Starting in 1985, the peripheral pump substituted the rollercell pump

Further improvement of electric fuel pumps was running in parallel with the improvement of gasoline and diesel injection systems. In 1979, Bosch thus launched a fuel pump onto the aftermarket, that allowed generating high pressures and providing delivery qualities of air-flow-controlled L-Jetronic and mechanical/hydraulic K-Jetronic gasoline injection systems. In 1985, the start of the series production of the first peripheral pump marked yet another milestone regarding the development of Bosch fuel-pump technologies. It completely substituted the rollercell pump throughout the following years.

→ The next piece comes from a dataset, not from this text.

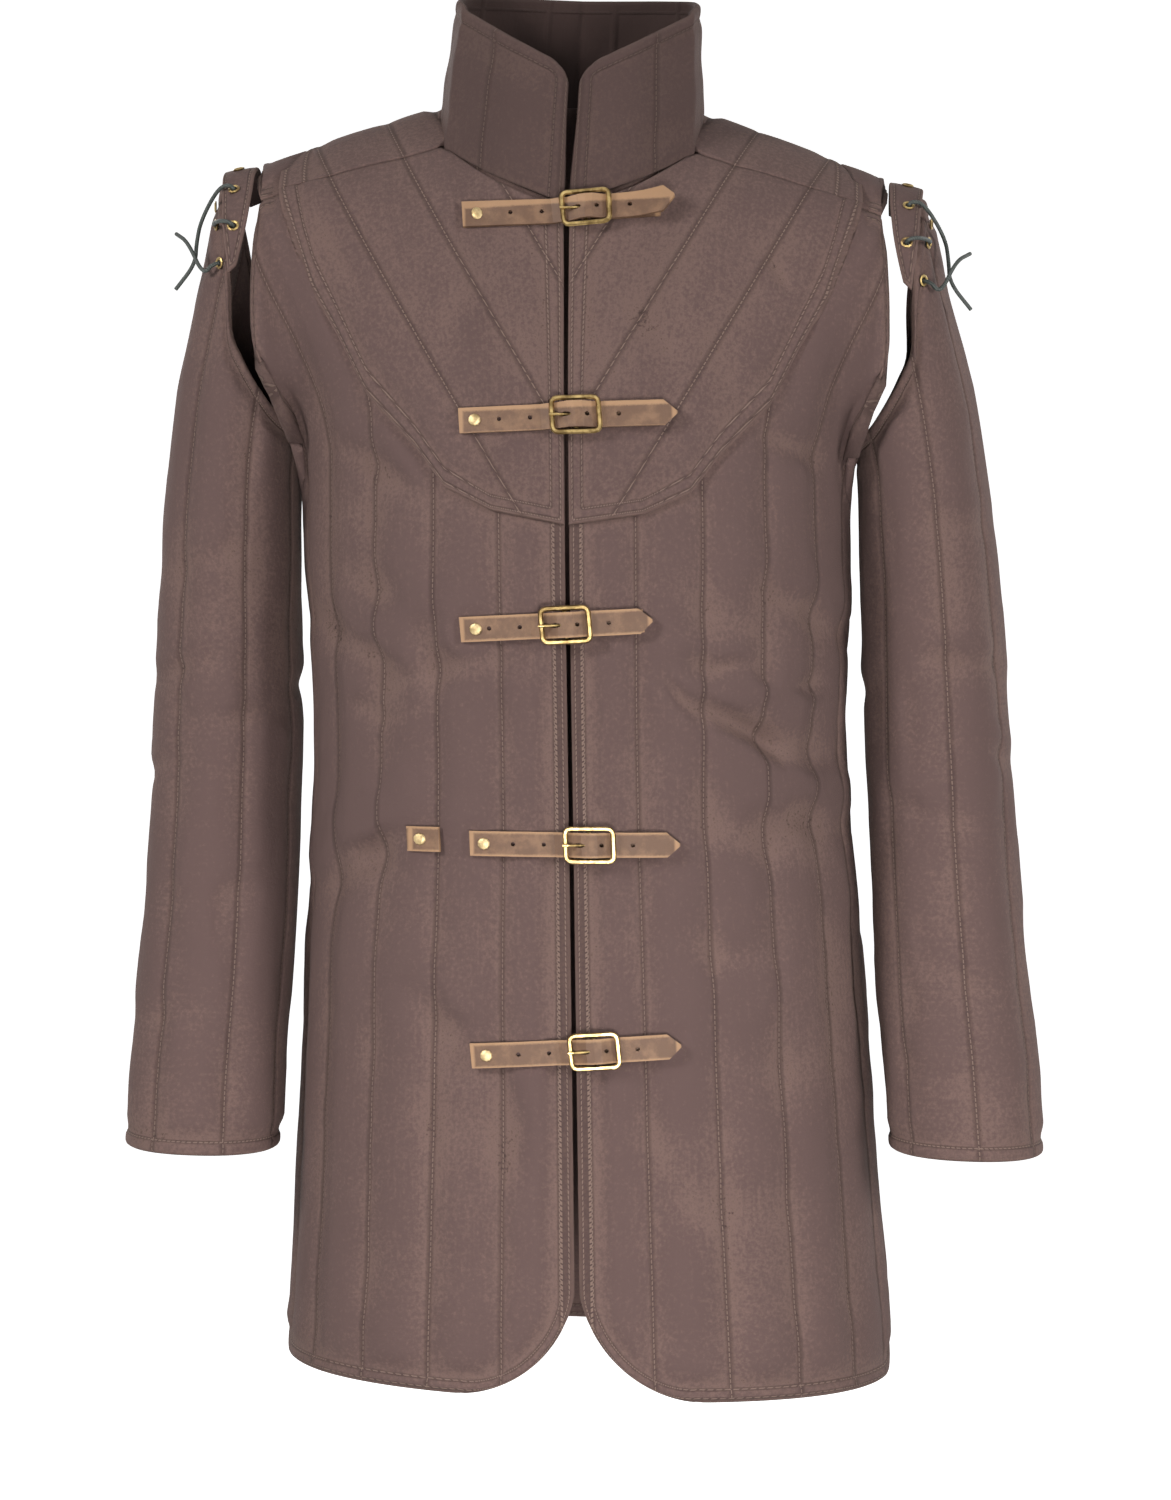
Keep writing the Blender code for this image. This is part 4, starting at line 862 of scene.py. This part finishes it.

The first electric fuel pumps reliably supplying the injection system with fuel were installed afar from the tank within the fuel lining (“in-line” fuel pumps). Today, however, most of the pumps are installed inside the fuel tank (“in-tank” pumps). Besides electric fuel pumps, modern fuel supply modules also include fuel filters, fuel pressure regulators and fuel-level sensors as an integral parts of in-tank units. Having prevailed at diesel engines as well by now, electric fuel pumps have become state of the art for all combustion engines.

Repair kits for straightforward and value-based maintenance

Bosch constantly continues improving fuel pumps even further turning them into even more robust, more powerful and smaller components. Today, the company offers a wide product range comprising more than 450 in-tank modules, 60 fuel-pump kit solutions and 120 fuel pumps. Stringent test routines and quality checks ensure the high performance and reliability as well as the long service life of Bosch fuel pumps. In addition to the original equipment, perfectly fitting repair kits for value-based, quick and easy maintenance tasks are also available for automotive workshops.

Irrespective of their operating conditions, electric fuel pumps are to supply the engine with sufficient fuel for the required injection pressure. Apart from this, the pump is also used more and more often as a pre-supply pump in modern direct-injection systems of gasoline and diesel engines. Bosch also provides solutions for fuel supply units with sophisticated types of tanks – e.g. saddle tanks and with fuel tanks featuring large surface geometries. These fuel pumps provide fuel flow rates between 60 and 200 l/h at rated voltage and fuel-system pressure between 300 and 450 kPa (3 - 4.5 bar). In addition, the design of Bosch pumps and fuel modules guarantees driver a high level of safety through a variety of safety devices such as rollover valve and pressure dampeners.